Menariknya memang, dalam pidato tersebut, BTS sempat membahas kilas balik sejarah orangtua-orangtua mereka saat perang masih berkecamuk dan tidak ada yang bisa diharapkan saat itu. Seolah-olah, dengan kerja cerdas dan kolaboratif masyarakat Korsel bertahun-tahun hingga sekarang dari masa lalu yang pekat dan menakutkan, mereka mampu menunjukkan kepada dunia—menjadi yang paling berpengaruh bagi anak muda—terutama pada industri hiburannya.
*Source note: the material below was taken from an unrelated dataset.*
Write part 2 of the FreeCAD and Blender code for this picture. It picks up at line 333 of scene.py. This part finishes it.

Ketika BTS tampil mendunia, siapa yang tidak mengetahui bagaimana industri hiburan berikut manajemen dan agensi lokalnya ikut terdampak? Dibalik simbol kerja keras, wajah-wajah tampan dan sifat-sifat estetis itu, Korsel menyimpan banyak hal yang juga perlu diceritakan kepada dunia.
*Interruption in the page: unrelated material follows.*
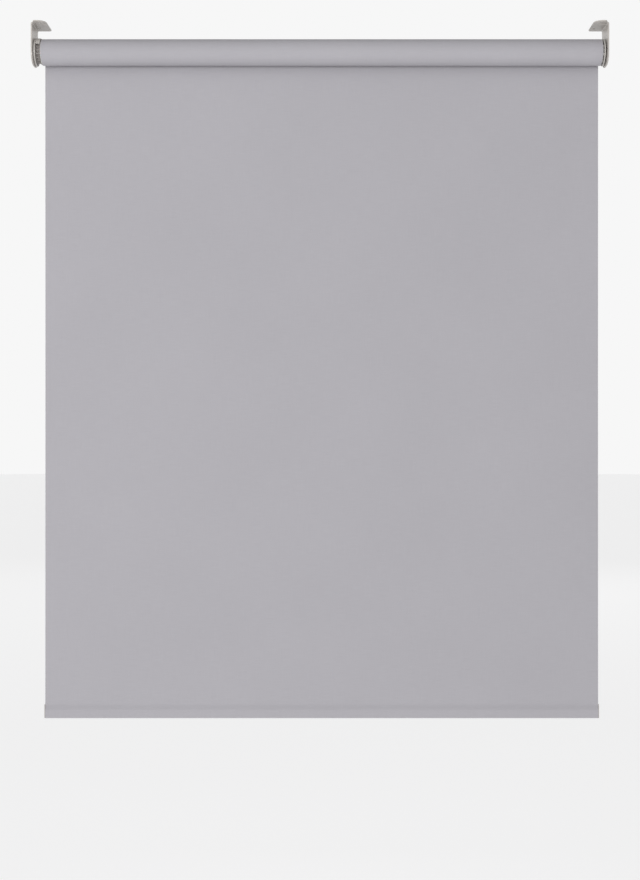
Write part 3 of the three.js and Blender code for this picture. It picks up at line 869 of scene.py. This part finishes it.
TURNS = 3.25
LAYER = 0.385 * MM  # pitch of the wound layers
WOUND_STEPS = 180  # per turn
ROLL_RADIUS = ROLL.radius()
SHEET_BOTTOM = SHEET.low.z
SHEET_LENGTH = AXIS_Z - SHEET_BOTTOM
HEM_BOTTOM = HEM.low.z
HEM_HALF = HEM.depth() / 2
SLIM = 0.95  # the visible cloth's thickness, as a share of the space that it has
BELOW_ROLL = (0, 1.5, 3, 5, 8, 12, 18, 26)  # the sheet's rows, in mm from its top and from its bottom
ABOVE_HEM = (16, 10, 7, 5.6, 4.8, 4, 3.2, 2.4, 1.2, 0)
WAVE = 0.28 * MM
CURL = 1.1 * MM  # of the sheet's side edges, towards the window
WELD_DENT = 0.09 * MM  # the line that the weld presses into the sheet
WELD_HEIGHT = 4.4 * MM
WELD_WIDTH = 0.9 * MM
FRONT_SHOULDER = 11 * MM  # height over which the hem swells out from the sheet
BACK_SHOULDER = 7.5 * MM
WELD_FLAP = 6 * MM
HEM_SLACK = 0.045  # most that the hem is pressed in between its ends, as a share of its depth
CAP_OUTER = 1.2 * MM  # past the cloth's edge
CAP_EDGE = 0.5 * MM  # half the cap's thickness at its top
CAP_SHOULDER = 6 * MM
TONGUE_LENGTH = 12 * MM
TONGUE_HALF = 1.8 * MM
TONGUE_LOW = 2.6 * MM
TONGUE_HEIGHT = 11.4 * MM


def ripple(x, y):
    """A small smooth wave between -1 and 1 with no clear period."""
    return 0.5 * math.sin(x + 1.3 * math.sin(0.7 * y)) + 0.5 * math.sin(1.83 * x + 0.9 * y + 2.1)


def wound_radius(degrees):
    """Outer radius of the wound cloth. Each turn steps down one layer in its first quarter, where
    it passes under the cloth that leaves the roll."""
    turn = math.floor(degrees / 360 + 1e-9)
    into = degrees / 360 - turn
    return ROLL_RADIUS - LAYER * (turn + smooth_step(into * 4))


def add_wound_cloth():
    """A strip that leaves the roll at the back, at the height of the axis, and winds in over the top."""
    mesh = bmesh.new()
    places = []
    columns = 24
    rows = []
    along = 0.0
    for step in range(round(TURNS * WOUND_STEPS) + 1):
        angle = 2 * math.pi * step / WOUND_STEPS
        radius = wound_radius(360 * step / WOUND_STEPS)
        slip = 0.09 * MM * ripple(angle * 0.6, 2.0)
        row = []
        for below in (0.0, SLIM * LAYER):
            line = []
            for k in range(columns + 1):
                share = k / columns
                x = CLOTH_LEFT + CLOTH_WIDTH * share + slip * (1 - 2 * share)
                swell = 0.04 * MM * ripple(x * 31, angle * 1.7) * math.sin(math.pi * share)
                here = radius - below + swell * smooth_step(step / 30)
                line.append(mesh.verts.new((x, here * math.cos(angle), AXIS_Z + here * math.sin(angle))))
                places.append((x, -along))
            row.append(line)
        rows.append(row)
        along += radius * 2 * math.pi / WOUND_STEPS
    strip(mesh, rows, places)
    return add_piece("wound_cloth", mesh, "cloth", "roller", "cloth_roll", 45), along


def sheet_rows():
    """Distances down the sheet from where it leaves the roll: closer together at its two ends."""
    rows = [down * MM for down in BELOW_ROLL]
    rows += [SHEET_LENGTH - up * MM for up in ABOVE_HEM]
    first = BELOW_ROLL[-1] * MM
    last = SHEET_LENGTH - ABOVE_HEM[0] * MM
    steps = 110
    rows += [first + (last - first) * k / steps for k in range(1, steps)]
    return sorted(rows)


def sag(x, down):
    """How far the hanging cloth stands off its plane, towards the window."""
    share = down / SHEET_LENGTH
    slack = math.sin(math.pi * min(max(share, 0), 1))
    side = 2 * (x - CLOTH_LEFT) / CLOTH_WIDTH - 1
    wave = WAVE * ripple(x * 12.5, 1.2 * share) * slack
    curl = CURL * abs(side) ** 6 * slack ** 0.6
    dent = WELD_DENT * math.exp(-((SHEET_LENGTH - down - WELD_HEIGHT) / WELD_WIDTH) ** 2)
    return wave + curl + dent


def add_hanging_cloth():
    mesh = bmesh.new()
    places = []
    columns = 110
    rows = []
    for down in sheet_rows():
        row = []
        for face in (-0.5, 0.5):
            line = []
            for k in range(columns + 1):
                x = CLOTH_LEFT + CLOTH_WIDTH * k / columns
                y = CLOTH_MIDDLE + face * CLOTH_THICKNESS * SLIM + sag(x, down)
                line.append(mesh.verts.new((x, y, AXIS_Z - down)))
                places.append((x, down))
            row.append(line)
        rows.append(row)
    strip(mesh, rows, places)
    made = add_piece("hanging_cloth", mesh, "cloth", "hem", "cloth_sheet", 45)
    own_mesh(made)
    return made


def swept(first, last, steps):
    """Points from one (depth, height) to another without the first, in an S where the depth changes."""
    points = []
    for k in range(1, steps + 1):
        share = k / steps
        depth = first[0] + (last[0] - first[0]) * smooth_step(share)
        points.append((depth, first[1] + (last[1] - first[1]) * share))
    return points


def hem_path():
    """The middle of the cloth in the hem, as (depth from the hanging cloth, height): down the front,
    round the bar, up the back and flat against the sheet, where it is welded."""
    half = HEM_HALF - CLOTH_THICKNESS / 2
    turn = HEM_BOTTOM + HEM_HALF
    top = (0, SHEET_BOTTOM)
    front = (-half, SHEET_BOTTOM - FRONT_SHOULDER)
    back = (half, SHEET_BOTTOM - BACK_SHOULDER)
    weld = (CLOTH_THICKNESS * 1.05, SHEET_BOTTOM)
    path = [top, *swept(top, front, 16), *swept(front, (-half, turn), 6)[:-1]]
    path += arc((0, turn), half, 180, 360, 24)
    path += swept((half, turn), back, 6) + swept(back, weld, 12)
    return path + swept(weld, (weld[0], SHEET_BOTTOM + WELD_FLAP), 6)


def add_hem_fold():
    mesh = bmesh.new()
    places = []
    path = [Vector(point) for point in hem_path()]
    columns = 72
    rows = []
    along = SHEET_LENGTH
    for k, point in enumerate(path):
        before = path[max(k - 1, 0)]
        after = path[min(k + 1, len(path) - 1)]
        direction = (after - before).normalized()
        normal = Vector((-direction.y, direction.x))
        along += (point - before).length
        stands_off = abs(point.x) > CLOTH_THICKNESS * 1.2
        row = []
        for side in (-0.5, 0.5):
            place = point + normal * side * CLOTH_THICKNESS * SLIM
            line = []
            for column in range(columns + 1):
                share = column / columns
                x = CLOTH_LEFT + CLOTH_WIDTH * share
                slack = HEM_SLACK * (0.5 + 0.5 * ripple(x * 38, k * 0.11))
                slack *= smooth_step(min(share, 1 - share) * 20)
                depth = place.x * (1 - slack) if stands_off else place.x
                line.append(mesh.verts.new((x, CLOTH_MIDDLE + depth, place.y)))
                places.append((x, along))
            row.append(line)
        rows.append(row)
    strip(mesh, rows, places)
    made = add_piece("hem_fold", mesh, "cloth", "hem", "hem_pocket", 45)
    return made, along - SHEET_LENGTH


def cap_outline():
    turn = HEM_BOTTOM + HEM_HALF
    top = HEM.high.z
    side = []
    steps = 10
    for k in range(steps + 1):
        share = k / steps
        half = CAP_EDGE + (HEM_HALF - CAP_EDGE) * smooth_step(share) ** 0.8
        side.append((-half, top - CAP_SHOULDER * share))
    outline = side + arc((0, turn), HEM_HALF, 180, 360, 28) + [(-u, v) for u, v in reversed(side)]
    return [(CLOTH_MIDDLE + u, v - AXIS_Z) for u, v in outline]


def tongue_outline():
    low = HEM_BOTTOM + TONGUE_LOW
    outline = arc((0, low), TONGUE_HALF, 180, 360, 12)
    outline += arc((0, low + TONGUE_HEIGHT), TONGUE_HALF, 0, 180, 12)
    return [(CLOTH_MIDDLE + u, v - AXIS_Z) for u, v in outline]


def add_hem_caps():
    made = []
    for name, node, edge, outward in (
        ("hem_end_left", "hem_cap_left", CLOTH_LEFT, -1),
        ("hem_end_right", "hem_cap_right", CLOTH_RIGHT, 1),
    ):
        near = edge + outward * GAP
        far = edge + outward * CAP_OUTER
        tip = edge - outward * TONGUE_LENGTH
        plate = stood(slab([cap_outline()], min(near, far), max(near, far), 0.3 * MM))
        tongue = stood(slab([tongue_outline()], min(near, tip), max(near, tip) + 0.05 * MM, 0))
        mesh = combined(plate, [tongue])
        made.append(add_piece(name, mesh, "control_plastic", "hem", node, 30))
    return made


wound, wound_length = add_wound_cloth()
hanging = add_hanging_cloth()
fold, fold_length = add_hem_fold()
caps = add_hem_caps()


# ---------------------------------------------------------------------------------------------
# CAD nodes that stay

def add_kept_nodes():
    """Gives each CAD node that still shows its material and smooth shading."""
    slots = {part["node"]: part["material_slot"] for part in frame["record"]["subparts"]}
    for name, node in frame["nodes"].items():
        if node.hide_render:
            continue
        shaded(node.data, 30)
        node.data.materials.clear()
        node.data.materials.append(MATERIALS[slots[name]])
        if name == "idle_spring":
            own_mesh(node)


add_kept_nodes()


# ---------------------------------------------------------------------------------------------
# Floor and light

FLOOR_Z = -1.30
FLOOR_RADIUS = 25
FLOOR_GLOW = 0.68


def add_floor():
    mesh = bmesh.new()
    bmesh.ops.create_circle(mesh, cap_ends=True, segments=96, radius=FLOOR_RADIUS)
    floor = to_object("floor", mesh)
    floor.location.z = FLOOR_Z
    made = Surface("floor", 0.9)
    patch = made.noise(made.place, 1.5, 2)
    made.shade(linear(150, 150, 151), made.spread(patch, 0.99, 1.01))
    made.shader.inputs["Emission Color"].default_value = (1, 1, 1, 1)
    made.shader.inputs["Emission Strength"].default_value = FLOOR_GLOW
    floor.data.materials.append(made.material)


def add_area_light(name, place, target, width, height, power):
    data = bpy.data.lights.new(name, "AREA")
    data.shape = "RECTANGLE"
    data.size = width
    data.size_y = height
    data.energy = power
    light = bpy.data.objects.new(name, data)
    light.visible_camera = False
    light.location = place
    light.rotation_euler = (Vector(target) - Vector(place)).to_track_quat("-Z", "Y").to_euler()
    scene.collection.objects.link(light)
    return light


def add_sky():
    """A white sky that is darker overhead."""
    world = bpy.data.worlds.new("studio")
    world.use_nodes = True
    tree = world.node_tree
    background = tree.nodes["Background"]
    background.inputs["Color"].default_value = (1, 1, 1, 1)
    place = tree.nodes.new("ShaderNodeTexCoord")
    parts = tree.nodes.new("ShaderNodeSeparateXYZ")
    fall = tree.nodes.new("ShaderNodeMapRange")
    for name, value in (("From Min", 0.3), ("From Max", 0.65), ("To Min", 0.93), ("To Max", 0.3)):
        fall.inputs[name].default_value = value
    tree.links.new(place.outputs["Generated"], parts.inputs["Vector"])
    tree.links.new(parts.outputs["Z"], fall.inputs["Value"])
    tree.links.new(fall.outputs["Result"], background.inputs["Strength"])
    scene.world = world


def add_lights():
    middle = (0, 0, -0.5)
    add_area_light("key", (-1.2, -3.5, -0.55), middle, 2.6, 0.9, 62)
    back = add_area_light("back", (0.6, 4.5, 1.2), middle, 3.0, 2.0, 26)
    back.visible_glossy = False


add_floor()
add_sky()
add_lights()
scene.view_settings.view_transform = "Standard"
Industri hiburan yang penuh persaingan, memang menjadi jalan terjal dan berduri yang harus ditempuh—mereka yang mengabdikan dirinya disana. Bagaimana dengan embel-embel operasi plastik, angka bunuh diri akibat tekanan sistem pendidikan, dan bahasa Korea yang konon sulit dipelajari (ketika rakyat Korsel juga dituntut menguasai bahasa Inggris) ini?
Yang Terdampak dan Pesan yang Harus Diamalkan
Betapapun, BTS adalah nilai-nilai luar yang secara tidak langsung terimpor akibat kecanggihan sistem komunikasi hari ini, juga dunia yang makin mengglobal. BTS sebagai hiburan pelepas penat saat lagu-lagunya diperdengarkan, tidak serta merta mengubah selera serta pandangan sosial dan budaya masyarakat Indonesia, termasuk identitas anak-anak muda penggemarnya. Ingatkah ketika acara pembukaan Asian Games di Jakarta, INASGOC mengundang dua artis korea dan timbul kontra dari mayoritas masyarakat? Belum lagi mengamati postingan di facebook atau komentar dan cuit di Twitter atas kejadian saat itu : terlalu menakutkan.
Hiburan sejatinya tidak boleh pernah jatuh menjadi fanatisme yang membuang-buang waktu dan justru harus dinikmati. Ia tetaplah selingan ketika otak lelah atas rutinitas harian dan membutuhkan aktualisasi seni sebagai alternatif. BTS, dalam citra yang terbangun, juga Korea Selatan dibelakangnya, jugalah merupakan sebuah kritik : dibalik kemegahan jas dan wajah tampan itu, ada berderet-deret manusia yang bekerja seperti boneka, yang hidupnya diarahkan oleh sistem modal.
Anak-anak muda penggemar Kpop di Indonesia juga perlu mencermati banyak hal terutama untuk perempuan yang menjadi mayoritas didalamnya. Mari kita bayangkan 10 tahun kedepan, ketika hari ini fangirling drama, penampilan, dan kostum para idol lebih dominan menghiasi perbincangan kita (sebagian yang sifatnya estetis itu bukankah tetap merupakan sesuatu yang superfisial—dangkal?).
Dan tak ada masa depan yang tak disemai sekarang, kata Goenawan Mohamad. Suatu kali pada sore hari, sambil menunggu kabar paling ter-update dari sang idola, bolehlah kita menengok sejarah Korsel ketika perang masih berkecamuk dan kondisi politiknya hari ini. Atau, boleh juga melihat bagaimana sastra korea mulai bangkit hari ini dan keindahan linguistik yang menyertainya. Karena perlu diingat—seperti kata Al-Attas: mencari peranan sebuah peradaban bukan dari sifat-sifat estetik, ciri-ciri yang mudah dipandang oleh mata jasmani—“tetapi pada bahasa dan tulisan yang sebenarnya memperlihatkan cara daya budi dan akal merangkum pemikiran”.
BTS dalam sampul majalah TIME harusnya membuat kita banyak belajar dan semakin semangat merancang—serta menjalani—kehidupan yang lebih baik kedepan. Kalau tidak, pesan dan makna yang mereka tampilkan dalam setiap gerak, warna, dan nada terancam tidak akan pernah berarti nyata dan akan habis oleh masa. “Spring Day” tidak akan datang dan kita masih akan statis dalam kebekuan musim yang tidak pernah terganti sembari mengawang—dimanakah pemimpin-pemimpin, para pemecah kebekuan itu?